The first time Jodi Ewart Shadoff met her husband Adam was during her sophomore year at the University of New Mexico. Adam, a local TV reporter, interviewed Jodi after that first round in Albuquerque, and as the young Englishwoman kept playing well, they kept talking.
That conference victory eventually led to a date that led to a lifetime of conversations. But after college, the next time Adam found himself working a tournament with Jodi in the field was last week’s Hilton Grand Vacations Tournament of Champions in Orlando. Adam, a sports anchor and reporter at FOX 35 Orlando, came out to media late last year at Lake Nona Golf and Country Club.
Jodi, who won for the first time in her 246th start last year at the Mediheal Championship to qualify for the TOC field, was part of the pre-tournament interview panel. At the end of the session, a colleague in the room asked, “Nothing from you Adam? You’re not going to ask a question?”
Adam looked to his wife and jokingly asked, “Who’s the best sports anchor in Orlando?”
“She said ‘Get out of here,’ ” said Adam, smiling, “and she walked away. It was funny.”
The Shadoffs, who recently celebrated their 10th wedding anniversary, live less than 25 minutes from Lake Nona. Jodi, who plays out of the Ritz in town, isn’t a member at Lake Nona, which was the case for several in the field, but this was as close to a home game that she could hope for. In fact, when Shadoff finally broke through with her first victory last year in California, the TOC was one of the first things that came to mind.
“It’s pretty pure,” said Shadoff of Nona. “It’s probably one of the best courses we get to play all year, in my opinion.”
In the second round, she played alongside Brian Urlacher, a fellow Lobo and NFL Hall of Famer. It was the first time the two former UNM standouts had met.
“It was funny,” said Jodi, “walking down one of the early holes he goes, ‘Did you go to UNM? I’m like, yeah. He’s like, so did I. I’m like, yeah, I know. You were like the legend.’
Adam wasn’t working in the studio the day Jodi won the Mediheal. He thought about flying out for the final round to surprise Jodi.
“I thought, if I show up and she doesn’t win,” he said, “I’m going to feel like a huge jerk. So, in the end, I didn’t go.”
He only started to relax back home in the living room after she hit the green on No. 18 in regulation. The joy of that moment was felt coast-to-coast.
The couple recently took a trip to Jackson Hole, Wyoming, during Jodi’s brief offseason. The Englishwoman likes to get out in the snow at least once a year.

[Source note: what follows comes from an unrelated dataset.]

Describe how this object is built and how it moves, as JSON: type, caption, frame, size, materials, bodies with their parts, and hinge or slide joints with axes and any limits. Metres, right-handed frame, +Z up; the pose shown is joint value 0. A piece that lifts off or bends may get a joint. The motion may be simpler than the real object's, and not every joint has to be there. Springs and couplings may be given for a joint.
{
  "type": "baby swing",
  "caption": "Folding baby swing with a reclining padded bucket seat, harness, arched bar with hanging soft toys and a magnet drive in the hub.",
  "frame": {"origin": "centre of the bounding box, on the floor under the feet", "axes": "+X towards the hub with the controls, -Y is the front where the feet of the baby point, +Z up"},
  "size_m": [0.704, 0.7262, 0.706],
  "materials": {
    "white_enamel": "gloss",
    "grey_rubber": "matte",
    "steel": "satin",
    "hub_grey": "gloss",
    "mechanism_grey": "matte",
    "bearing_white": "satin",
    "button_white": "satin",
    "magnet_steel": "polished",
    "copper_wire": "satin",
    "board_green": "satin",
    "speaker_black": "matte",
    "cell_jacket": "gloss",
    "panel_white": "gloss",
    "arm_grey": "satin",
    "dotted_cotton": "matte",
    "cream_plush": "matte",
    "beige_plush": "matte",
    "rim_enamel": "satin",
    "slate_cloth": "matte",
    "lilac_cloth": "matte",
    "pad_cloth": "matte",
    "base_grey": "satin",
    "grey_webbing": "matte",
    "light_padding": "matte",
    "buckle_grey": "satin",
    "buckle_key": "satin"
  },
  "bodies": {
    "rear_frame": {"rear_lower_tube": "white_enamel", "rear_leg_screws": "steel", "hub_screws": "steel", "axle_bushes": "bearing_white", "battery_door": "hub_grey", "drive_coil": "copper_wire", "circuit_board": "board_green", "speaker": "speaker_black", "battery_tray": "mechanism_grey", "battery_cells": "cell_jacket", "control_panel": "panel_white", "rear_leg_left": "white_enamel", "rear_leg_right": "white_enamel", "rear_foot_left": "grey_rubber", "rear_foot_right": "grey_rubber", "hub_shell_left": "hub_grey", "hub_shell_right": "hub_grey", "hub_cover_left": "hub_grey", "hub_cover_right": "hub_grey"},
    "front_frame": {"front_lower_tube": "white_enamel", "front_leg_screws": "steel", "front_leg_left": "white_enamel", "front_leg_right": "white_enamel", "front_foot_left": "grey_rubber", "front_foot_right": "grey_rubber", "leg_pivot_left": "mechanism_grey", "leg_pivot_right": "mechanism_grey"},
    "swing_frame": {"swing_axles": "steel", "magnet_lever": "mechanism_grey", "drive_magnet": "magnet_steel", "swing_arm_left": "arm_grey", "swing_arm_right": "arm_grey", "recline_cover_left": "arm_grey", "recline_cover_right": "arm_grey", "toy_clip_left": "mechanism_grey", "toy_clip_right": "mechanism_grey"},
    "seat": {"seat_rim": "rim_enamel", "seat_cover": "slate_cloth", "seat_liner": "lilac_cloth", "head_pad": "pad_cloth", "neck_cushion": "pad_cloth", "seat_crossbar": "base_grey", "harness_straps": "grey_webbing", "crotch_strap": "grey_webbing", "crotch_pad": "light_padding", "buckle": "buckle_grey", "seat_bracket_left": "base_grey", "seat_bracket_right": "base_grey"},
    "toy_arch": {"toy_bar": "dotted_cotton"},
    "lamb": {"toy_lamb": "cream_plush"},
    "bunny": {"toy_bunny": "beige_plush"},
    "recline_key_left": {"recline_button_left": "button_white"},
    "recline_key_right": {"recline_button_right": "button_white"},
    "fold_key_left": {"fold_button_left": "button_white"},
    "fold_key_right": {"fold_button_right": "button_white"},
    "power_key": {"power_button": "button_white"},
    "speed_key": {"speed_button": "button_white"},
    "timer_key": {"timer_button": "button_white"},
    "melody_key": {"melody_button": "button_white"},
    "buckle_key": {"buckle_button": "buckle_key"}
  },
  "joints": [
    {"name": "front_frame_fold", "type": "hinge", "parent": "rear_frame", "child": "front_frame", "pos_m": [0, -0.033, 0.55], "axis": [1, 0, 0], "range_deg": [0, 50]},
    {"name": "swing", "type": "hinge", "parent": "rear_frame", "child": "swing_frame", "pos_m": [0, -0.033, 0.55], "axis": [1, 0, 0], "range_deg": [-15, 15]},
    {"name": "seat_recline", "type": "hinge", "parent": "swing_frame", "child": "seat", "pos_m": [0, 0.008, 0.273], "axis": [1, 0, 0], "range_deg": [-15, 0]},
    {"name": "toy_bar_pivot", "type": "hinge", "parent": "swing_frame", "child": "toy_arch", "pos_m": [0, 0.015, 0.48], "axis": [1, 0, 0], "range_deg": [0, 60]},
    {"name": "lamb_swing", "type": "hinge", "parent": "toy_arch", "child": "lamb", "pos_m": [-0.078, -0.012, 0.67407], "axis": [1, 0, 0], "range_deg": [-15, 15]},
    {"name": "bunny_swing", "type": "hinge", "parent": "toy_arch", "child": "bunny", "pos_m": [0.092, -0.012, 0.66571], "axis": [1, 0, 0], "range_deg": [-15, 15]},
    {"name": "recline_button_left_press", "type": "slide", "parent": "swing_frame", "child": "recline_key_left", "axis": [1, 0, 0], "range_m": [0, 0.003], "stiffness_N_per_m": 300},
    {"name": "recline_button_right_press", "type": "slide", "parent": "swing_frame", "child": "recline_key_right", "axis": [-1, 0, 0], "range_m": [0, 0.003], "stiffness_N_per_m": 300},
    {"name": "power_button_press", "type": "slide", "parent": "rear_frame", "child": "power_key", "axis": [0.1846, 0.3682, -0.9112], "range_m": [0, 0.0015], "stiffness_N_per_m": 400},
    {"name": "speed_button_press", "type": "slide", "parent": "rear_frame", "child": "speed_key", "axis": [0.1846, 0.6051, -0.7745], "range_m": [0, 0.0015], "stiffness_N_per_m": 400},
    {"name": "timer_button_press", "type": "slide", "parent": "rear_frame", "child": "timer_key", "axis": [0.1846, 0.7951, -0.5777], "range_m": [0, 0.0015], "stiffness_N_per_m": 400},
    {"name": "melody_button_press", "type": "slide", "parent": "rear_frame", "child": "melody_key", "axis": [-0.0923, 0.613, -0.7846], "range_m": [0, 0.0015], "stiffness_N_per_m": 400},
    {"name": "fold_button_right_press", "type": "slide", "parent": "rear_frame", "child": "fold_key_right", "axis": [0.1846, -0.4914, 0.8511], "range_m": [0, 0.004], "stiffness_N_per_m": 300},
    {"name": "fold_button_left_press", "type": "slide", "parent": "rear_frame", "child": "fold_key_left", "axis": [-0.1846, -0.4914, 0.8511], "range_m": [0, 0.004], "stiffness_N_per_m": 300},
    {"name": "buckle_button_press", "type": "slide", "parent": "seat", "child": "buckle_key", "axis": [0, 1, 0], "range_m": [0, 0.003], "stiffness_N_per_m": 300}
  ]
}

“I don’t ski because I can barely walk around without getting injured,” she said with a laugh.
Given how good things were going at the end of last season, Jodi didn’t want to “lose the feels” she had after her best year on tour and took off less than two weeks. She was soon back to work with her instructor, former PGA Tour winner Grant Waite, who said they mostly focused on ways to be more efficient.

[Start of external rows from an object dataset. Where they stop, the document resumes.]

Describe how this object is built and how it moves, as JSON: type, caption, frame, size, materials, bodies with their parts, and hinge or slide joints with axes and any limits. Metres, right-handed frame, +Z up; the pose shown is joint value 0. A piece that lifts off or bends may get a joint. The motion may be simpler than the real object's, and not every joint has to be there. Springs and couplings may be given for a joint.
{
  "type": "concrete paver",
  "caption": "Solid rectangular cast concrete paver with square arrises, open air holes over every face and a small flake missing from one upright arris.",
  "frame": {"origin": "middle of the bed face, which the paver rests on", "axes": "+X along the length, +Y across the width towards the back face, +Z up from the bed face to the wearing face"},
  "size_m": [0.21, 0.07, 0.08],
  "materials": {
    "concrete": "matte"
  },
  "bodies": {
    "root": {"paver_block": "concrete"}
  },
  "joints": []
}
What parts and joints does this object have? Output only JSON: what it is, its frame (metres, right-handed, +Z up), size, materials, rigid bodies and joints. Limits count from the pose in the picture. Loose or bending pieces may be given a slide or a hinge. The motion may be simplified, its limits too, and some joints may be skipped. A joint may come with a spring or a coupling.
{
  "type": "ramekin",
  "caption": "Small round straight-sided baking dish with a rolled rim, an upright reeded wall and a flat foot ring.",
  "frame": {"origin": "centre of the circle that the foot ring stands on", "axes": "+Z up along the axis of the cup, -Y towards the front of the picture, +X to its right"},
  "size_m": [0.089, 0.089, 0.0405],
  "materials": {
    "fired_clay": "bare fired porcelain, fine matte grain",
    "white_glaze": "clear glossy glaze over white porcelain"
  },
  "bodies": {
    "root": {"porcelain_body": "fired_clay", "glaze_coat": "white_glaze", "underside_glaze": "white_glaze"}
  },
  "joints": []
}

“We spent quite a bit of time talking about flighting the ball a little bit more,” he said, “putting some curves on curves off, trajectory control, stuff like that. … Again, for her it’s not about reinventing the wheel, just making it turn a little bit better here and there.”
Short game was another area of focus. Jodi, one of the best ball-strikers on tour, finished last season ranked 3rd in greens hit in regulation, 60th in driving distance and 20th in driving accuracy. She was 88th in putts per green in regulation.

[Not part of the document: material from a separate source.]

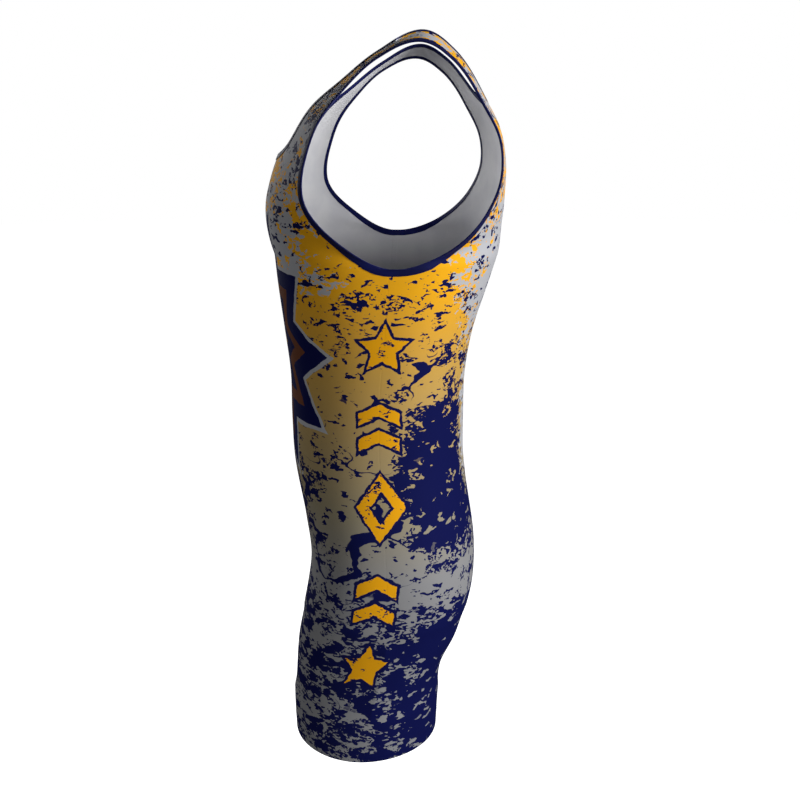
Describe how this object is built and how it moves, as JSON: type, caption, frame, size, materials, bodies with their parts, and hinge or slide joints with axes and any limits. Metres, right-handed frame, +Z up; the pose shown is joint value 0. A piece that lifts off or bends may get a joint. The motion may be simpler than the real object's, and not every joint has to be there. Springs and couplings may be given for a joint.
{
  "type": "wrestling singlet",
  "caption": "Sleeveless one-piece stretch singlet with short legs, scooped neck and bound armholes, filled out as when worn, open at neck, armholes and leg hems.",
  "frame": {"origin": "midway between the two shoulder straps, level with the top of the shoulders that hold the garment up", "axes": "+Z up along the wearer, -Y to the front, +X to the wearer's left"},
  "size_m": [0.345, 0.2525, 0.7487],
  "materials": {
    "printed_knit": "smooth stretch knit, all-over distressed splatter print in gold, tan, grey and navy outside, plain white inside",
    "binding_tape": "plain navy stretch tape folded over the edge"
  },
  "bodies": {
    "root": {"front_panel": "printed_knit", "back_panel": "printed_knit", "neck_binding": "binding_tape", "armhole_binding_left": "binding_tape", "armhole_binding_right": "binding_tape"}
  },
  "joints": []
}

Jodi Ewart Shadoff reacts on the 18th green after winning the 2022 LPGA Mediheal Championship at The Saticoy Club in Somis, California. (Photo: Meg Oliphant/Getty Images)
While she prefers to focus on smaller goals, there’s no doubt that the 2023 Solheim Cup in Spain is on her mind.
“I would love to represent Europe for a fourth time,” she said, “and under Suzann (Pettersen), I think that would be a lot of fun.”
Adam covered the TOC several days early in the week but took the weekend off to walk around Lake Nona with his wife. Jodi finished tied for 18th in her TOC debut, and because an LPGA victory guarantees a start in that tournament for two years, she’ll be back.